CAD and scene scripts
* * *
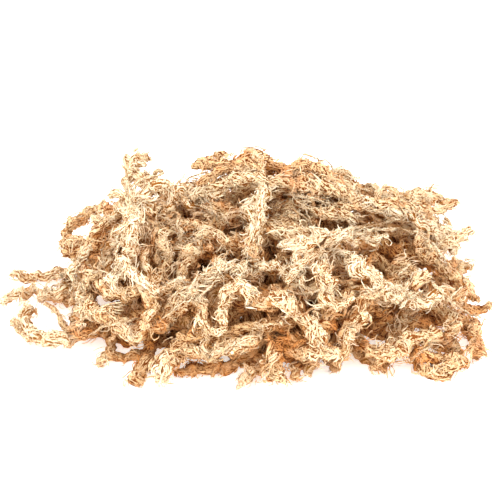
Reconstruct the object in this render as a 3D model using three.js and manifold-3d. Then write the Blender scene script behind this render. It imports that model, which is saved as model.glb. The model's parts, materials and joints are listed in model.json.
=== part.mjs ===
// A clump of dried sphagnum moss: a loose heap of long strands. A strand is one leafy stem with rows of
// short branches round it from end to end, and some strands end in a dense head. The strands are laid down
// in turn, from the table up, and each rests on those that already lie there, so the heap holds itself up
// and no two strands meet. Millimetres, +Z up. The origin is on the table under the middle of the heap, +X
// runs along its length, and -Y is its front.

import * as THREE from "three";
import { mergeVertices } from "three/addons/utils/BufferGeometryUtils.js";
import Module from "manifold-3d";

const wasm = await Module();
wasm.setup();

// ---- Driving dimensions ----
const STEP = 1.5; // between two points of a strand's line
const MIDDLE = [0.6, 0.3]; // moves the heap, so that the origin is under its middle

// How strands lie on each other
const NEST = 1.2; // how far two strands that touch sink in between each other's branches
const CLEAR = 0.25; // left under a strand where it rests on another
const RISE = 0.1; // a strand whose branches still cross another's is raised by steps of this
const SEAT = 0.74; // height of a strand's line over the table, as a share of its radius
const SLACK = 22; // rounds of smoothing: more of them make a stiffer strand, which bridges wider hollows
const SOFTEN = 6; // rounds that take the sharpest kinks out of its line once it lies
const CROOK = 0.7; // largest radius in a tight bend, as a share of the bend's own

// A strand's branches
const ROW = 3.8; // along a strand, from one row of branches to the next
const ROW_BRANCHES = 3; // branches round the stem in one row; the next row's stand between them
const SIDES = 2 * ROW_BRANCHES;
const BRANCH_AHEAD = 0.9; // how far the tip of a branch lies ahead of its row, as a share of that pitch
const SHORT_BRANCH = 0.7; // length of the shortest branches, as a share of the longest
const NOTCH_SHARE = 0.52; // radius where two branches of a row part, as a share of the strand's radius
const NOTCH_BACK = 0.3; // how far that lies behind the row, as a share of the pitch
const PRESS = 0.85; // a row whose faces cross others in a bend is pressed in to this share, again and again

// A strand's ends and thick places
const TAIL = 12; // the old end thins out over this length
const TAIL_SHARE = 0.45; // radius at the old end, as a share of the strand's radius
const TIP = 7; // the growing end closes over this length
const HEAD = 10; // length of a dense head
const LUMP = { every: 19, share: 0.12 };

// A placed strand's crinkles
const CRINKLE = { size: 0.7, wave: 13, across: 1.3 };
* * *
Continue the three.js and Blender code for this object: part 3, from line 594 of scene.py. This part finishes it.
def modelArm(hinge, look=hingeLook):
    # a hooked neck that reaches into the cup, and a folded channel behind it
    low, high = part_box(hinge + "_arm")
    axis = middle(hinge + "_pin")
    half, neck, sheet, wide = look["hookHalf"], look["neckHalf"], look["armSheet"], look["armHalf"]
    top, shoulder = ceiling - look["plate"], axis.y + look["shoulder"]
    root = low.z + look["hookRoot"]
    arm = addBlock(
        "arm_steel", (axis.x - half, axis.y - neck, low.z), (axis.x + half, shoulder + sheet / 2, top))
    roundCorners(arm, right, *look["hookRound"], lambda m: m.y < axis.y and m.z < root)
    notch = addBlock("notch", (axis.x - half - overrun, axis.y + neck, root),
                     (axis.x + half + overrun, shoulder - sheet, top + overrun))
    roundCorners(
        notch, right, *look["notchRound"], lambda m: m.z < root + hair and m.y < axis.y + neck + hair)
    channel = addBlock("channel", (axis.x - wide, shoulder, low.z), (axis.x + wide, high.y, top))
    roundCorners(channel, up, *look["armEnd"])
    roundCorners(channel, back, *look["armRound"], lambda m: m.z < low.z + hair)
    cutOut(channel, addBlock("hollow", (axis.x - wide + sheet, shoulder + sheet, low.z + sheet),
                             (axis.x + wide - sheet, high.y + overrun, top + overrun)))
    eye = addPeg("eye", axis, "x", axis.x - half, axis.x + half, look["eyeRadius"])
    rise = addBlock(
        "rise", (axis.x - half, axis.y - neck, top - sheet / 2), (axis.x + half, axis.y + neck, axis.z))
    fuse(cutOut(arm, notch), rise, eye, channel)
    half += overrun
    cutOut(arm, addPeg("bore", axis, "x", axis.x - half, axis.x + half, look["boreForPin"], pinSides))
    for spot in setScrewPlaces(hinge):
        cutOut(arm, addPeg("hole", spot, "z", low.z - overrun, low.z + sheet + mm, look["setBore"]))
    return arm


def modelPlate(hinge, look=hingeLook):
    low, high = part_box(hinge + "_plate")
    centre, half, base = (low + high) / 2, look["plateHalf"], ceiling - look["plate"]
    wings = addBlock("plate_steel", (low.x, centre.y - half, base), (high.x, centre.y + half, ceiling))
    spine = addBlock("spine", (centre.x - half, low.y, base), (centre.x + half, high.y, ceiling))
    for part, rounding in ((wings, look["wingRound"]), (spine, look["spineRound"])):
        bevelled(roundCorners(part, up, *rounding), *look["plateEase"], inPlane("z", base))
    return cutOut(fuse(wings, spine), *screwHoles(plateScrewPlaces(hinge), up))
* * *
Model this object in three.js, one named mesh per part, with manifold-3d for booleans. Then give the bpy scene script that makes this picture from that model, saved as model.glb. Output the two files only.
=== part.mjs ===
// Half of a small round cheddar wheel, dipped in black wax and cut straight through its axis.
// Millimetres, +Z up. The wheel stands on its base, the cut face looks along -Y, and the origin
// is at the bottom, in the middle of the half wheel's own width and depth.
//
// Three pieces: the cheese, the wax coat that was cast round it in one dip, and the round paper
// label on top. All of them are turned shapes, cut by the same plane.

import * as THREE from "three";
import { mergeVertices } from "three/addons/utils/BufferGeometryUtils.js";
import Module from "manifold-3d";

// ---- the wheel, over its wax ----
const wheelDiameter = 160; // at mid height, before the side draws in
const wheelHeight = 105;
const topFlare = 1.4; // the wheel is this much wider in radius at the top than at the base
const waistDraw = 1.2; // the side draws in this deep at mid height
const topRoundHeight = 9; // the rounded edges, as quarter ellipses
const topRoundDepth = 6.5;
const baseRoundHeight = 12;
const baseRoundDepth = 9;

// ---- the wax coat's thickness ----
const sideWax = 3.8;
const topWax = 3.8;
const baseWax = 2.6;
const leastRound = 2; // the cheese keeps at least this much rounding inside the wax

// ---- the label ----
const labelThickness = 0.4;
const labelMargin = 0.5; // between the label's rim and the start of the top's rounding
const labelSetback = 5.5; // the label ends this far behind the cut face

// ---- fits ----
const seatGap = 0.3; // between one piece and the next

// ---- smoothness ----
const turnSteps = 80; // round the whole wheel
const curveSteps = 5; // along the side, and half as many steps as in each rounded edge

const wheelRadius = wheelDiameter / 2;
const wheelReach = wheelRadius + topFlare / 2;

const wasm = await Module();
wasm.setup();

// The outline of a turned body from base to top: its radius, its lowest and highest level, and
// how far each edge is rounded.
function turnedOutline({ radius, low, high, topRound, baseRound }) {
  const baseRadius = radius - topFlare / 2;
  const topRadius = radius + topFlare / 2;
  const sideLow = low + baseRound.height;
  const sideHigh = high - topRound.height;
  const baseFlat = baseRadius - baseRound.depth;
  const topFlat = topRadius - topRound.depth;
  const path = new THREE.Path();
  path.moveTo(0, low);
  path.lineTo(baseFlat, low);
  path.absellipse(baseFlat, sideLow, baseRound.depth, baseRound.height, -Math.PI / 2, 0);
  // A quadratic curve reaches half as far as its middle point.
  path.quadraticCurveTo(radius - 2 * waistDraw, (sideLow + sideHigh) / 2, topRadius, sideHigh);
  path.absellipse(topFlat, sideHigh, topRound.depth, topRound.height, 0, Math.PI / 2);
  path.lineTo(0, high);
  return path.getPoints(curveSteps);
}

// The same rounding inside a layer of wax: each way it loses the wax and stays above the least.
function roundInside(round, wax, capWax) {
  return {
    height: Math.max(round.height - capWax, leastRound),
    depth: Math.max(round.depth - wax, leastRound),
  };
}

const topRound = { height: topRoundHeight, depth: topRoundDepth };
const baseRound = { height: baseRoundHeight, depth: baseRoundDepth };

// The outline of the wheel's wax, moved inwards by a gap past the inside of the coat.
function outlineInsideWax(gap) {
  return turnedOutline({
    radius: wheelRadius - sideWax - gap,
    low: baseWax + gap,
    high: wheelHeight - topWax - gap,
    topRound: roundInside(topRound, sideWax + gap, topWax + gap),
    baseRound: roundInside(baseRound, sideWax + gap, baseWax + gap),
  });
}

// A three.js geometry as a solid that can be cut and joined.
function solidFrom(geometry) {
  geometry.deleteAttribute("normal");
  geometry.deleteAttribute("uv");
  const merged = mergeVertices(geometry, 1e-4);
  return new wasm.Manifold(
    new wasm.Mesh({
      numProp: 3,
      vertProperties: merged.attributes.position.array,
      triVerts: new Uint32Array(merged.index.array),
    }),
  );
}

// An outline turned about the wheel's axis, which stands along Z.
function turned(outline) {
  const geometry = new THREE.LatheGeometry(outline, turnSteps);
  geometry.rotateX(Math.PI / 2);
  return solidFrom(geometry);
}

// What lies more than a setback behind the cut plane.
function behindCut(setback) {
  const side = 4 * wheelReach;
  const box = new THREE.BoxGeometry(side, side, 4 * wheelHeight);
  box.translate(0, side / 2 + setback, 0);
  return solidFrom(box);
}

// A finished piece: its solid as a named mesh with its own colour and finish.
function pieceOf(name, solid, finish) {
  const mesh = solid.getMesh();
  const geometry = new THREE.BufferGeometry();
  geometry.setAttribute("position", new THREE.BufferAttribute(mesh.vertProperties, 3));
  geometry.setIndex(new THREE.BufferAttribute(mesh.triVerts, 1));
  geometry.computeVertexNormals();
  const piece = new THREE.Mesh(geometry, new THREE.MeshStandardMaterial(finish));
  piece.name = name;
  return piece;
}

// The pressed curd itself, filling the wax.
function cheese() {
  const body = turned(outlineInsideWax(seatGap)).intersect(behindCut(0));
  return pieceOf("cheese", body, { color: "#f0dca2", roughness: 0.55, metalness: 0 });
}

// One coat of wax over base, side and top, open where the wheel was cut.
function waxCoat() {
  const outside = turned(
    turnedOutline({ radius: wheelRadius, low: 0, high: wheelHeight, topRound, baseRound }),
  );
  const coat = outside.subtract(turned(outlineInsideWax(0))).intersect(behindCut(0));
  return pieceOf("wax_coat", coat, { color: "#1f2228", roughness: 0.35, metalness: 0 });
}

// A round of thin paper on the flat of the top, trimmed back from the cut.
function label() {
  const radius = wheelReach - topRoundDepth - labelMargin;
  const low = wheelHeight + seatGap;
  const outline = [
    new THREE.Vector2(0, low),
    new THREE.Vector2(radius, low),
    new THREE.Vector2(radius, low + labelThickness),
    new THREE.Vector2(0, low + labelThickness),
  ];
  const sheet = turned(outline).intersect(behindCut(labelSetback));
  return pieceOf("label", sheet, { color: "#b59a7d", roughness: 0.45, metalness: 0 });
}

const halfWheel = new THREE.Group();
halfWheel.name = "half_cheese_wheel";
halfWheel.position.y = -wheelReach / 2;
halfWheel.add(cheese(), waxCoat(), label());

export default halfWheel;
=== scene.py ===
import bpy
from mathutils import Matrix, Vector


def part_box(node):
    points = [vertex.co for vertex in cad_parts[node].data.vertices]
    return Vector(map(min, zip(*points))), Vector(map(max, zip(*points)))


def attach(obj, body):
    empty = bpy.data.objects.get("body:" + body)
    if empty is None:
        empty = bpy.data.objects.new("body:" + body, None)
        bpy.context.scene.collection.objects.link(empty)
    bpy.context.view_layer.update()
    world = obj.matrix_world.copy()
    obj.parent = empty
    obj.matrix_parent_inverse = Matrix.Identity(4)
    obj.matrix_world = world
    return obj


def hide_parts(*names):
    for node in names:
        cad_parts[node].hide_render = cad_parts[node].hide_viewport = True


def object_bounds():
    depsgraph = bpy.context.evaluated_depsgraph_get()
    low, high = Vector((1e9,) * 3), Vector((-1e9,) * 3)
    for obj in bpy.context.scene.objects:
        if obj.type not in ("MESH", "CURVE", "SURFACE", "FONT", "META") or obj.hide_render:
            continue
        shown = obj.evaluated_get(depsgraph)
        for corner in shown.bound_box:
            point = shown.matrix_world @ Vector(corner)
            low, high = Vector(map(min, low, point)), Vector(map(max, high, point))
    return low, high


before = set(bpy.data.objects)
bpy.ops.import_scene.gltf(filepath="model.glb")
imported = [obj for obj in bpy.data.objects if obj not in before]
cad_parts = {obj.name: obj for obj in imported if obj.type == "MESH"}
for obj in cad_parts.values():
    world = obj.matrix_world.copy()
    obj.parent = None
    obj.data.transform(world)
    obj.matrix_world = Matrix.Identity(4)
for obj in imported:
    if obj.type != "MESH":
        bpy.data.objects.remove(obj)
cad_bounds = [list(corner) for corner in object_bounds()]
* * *
■ **EXERCISE GOAL**
Retype the records above, but only those lines that fall between the line containing "const halfWheel = new THREE.Group();" and the line containing "bpy.context.scene.collection.objects.link(empty)", with both of those lines included, exactly as written.

■ **OUTPUT OF THE TASK**
const halfWheel = new THREE.Group();
halfWheel.name = "half_cheese_wheel";
halfWheel.position.y = -wheelReach / 2;
halfWheel.add(cheese(), waxCoat(), label());

export default halfWheel;
=== scene.py ===
import bpy
from mathutils import Matrix, Vector


def part_box(node):
    points = [vertex.co for vertex in cad_parts[node].data.vertices]
    return Vector(map(min, zip(*points))), Vector(map(max, zip(*points)))


def attach(obj, body):
    empty = bpy.data.objects.get("body:" + body)
    if empty is None:
        empty = bpy.data.objects.new("body:" + body, None)
        bpy.context.scene.collection.objects.link(empty)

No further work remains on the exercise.